◆ Stated exercise ◆
Output the data below in full, byte for byte. Nothing may differ.

* Start Information supplied *

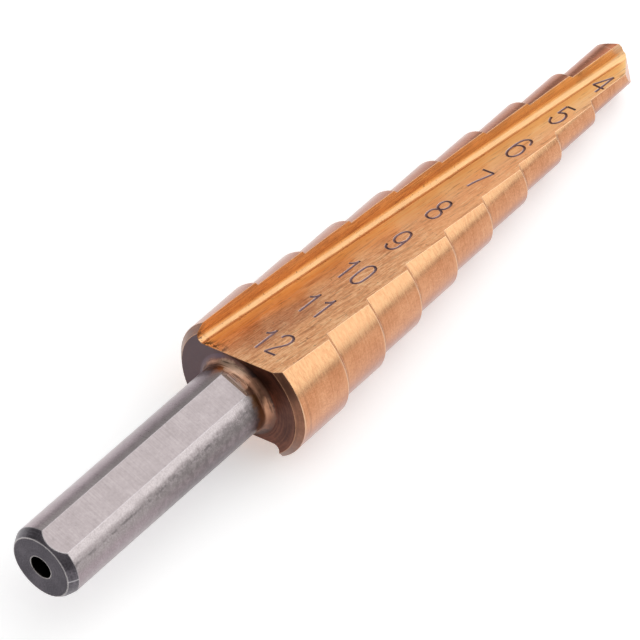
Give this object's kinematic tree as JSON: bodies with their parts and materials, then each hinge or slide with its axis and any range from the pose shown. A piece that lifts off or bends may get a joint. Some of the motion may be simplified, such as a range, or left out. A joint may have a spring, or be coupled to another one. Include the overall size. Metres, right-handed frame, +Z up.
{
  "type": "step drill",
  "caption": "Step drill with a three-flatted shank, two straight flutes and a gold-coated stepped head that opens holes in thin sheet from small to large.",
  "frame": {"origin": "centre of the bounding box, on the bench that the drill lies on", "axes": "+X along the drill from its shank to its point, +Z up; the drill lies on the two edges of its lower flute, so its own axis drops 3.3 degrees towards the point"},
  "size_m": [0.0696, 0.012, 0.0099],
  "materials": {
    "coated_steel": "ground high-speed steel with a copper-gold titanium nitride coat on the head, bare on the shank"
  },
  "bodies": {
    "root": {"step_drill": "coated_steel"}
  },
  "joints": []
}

* End Information supplied *

◆ Task answer ◆
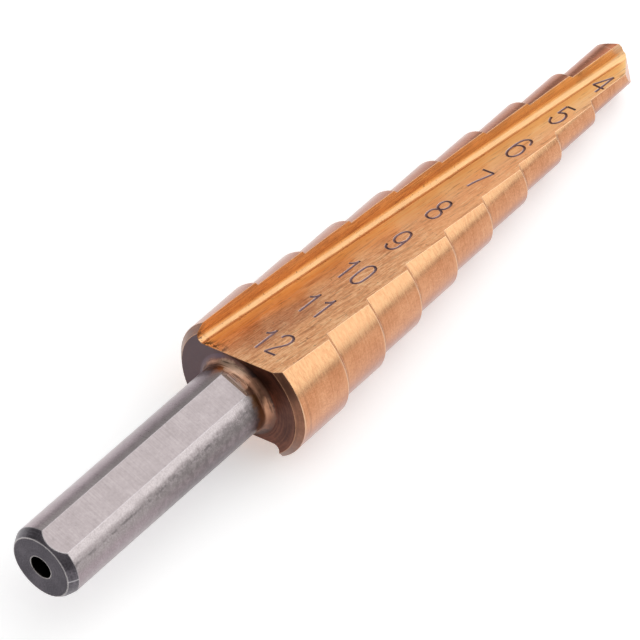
Give this object's kinematic tree as JSON: bodies with their parts and materials, then each hinge or slide with its axis and any range from the pose shown. A piece that lifts off or bends may get a joint. Some of the motion may be simplified, such as a range, or left out. A joint may have a spring, or be coupled to another one. Include the overall size. Metres, right-handed frame, +Z up.
{
  "type": "step drill",
  "caption": "Step drill with a three-flatted shank, two straight flutes and a gold-coated stepped head that opens holes in thin sheet from small to large.",
  "frame": {"origin": "centre of the bounding box, on the bench that the drill lies on", "axes": "+X along the drill from its shank to its point, +Z up; the drill lies on the two edges of its lower flute, so its own axis drops 3.3 degrees towards the point"},
  "size_m": [0.0696, 0.012, 0.0099],
  "materials": {
    "coated_steel": "ground high-speed steel with a copper-gold titanium nitride coat on the head, bare on the shank"
  },
  "bodies": {
    "root": {"step_drill": "coated_steel"}
  },
  "joints": []
}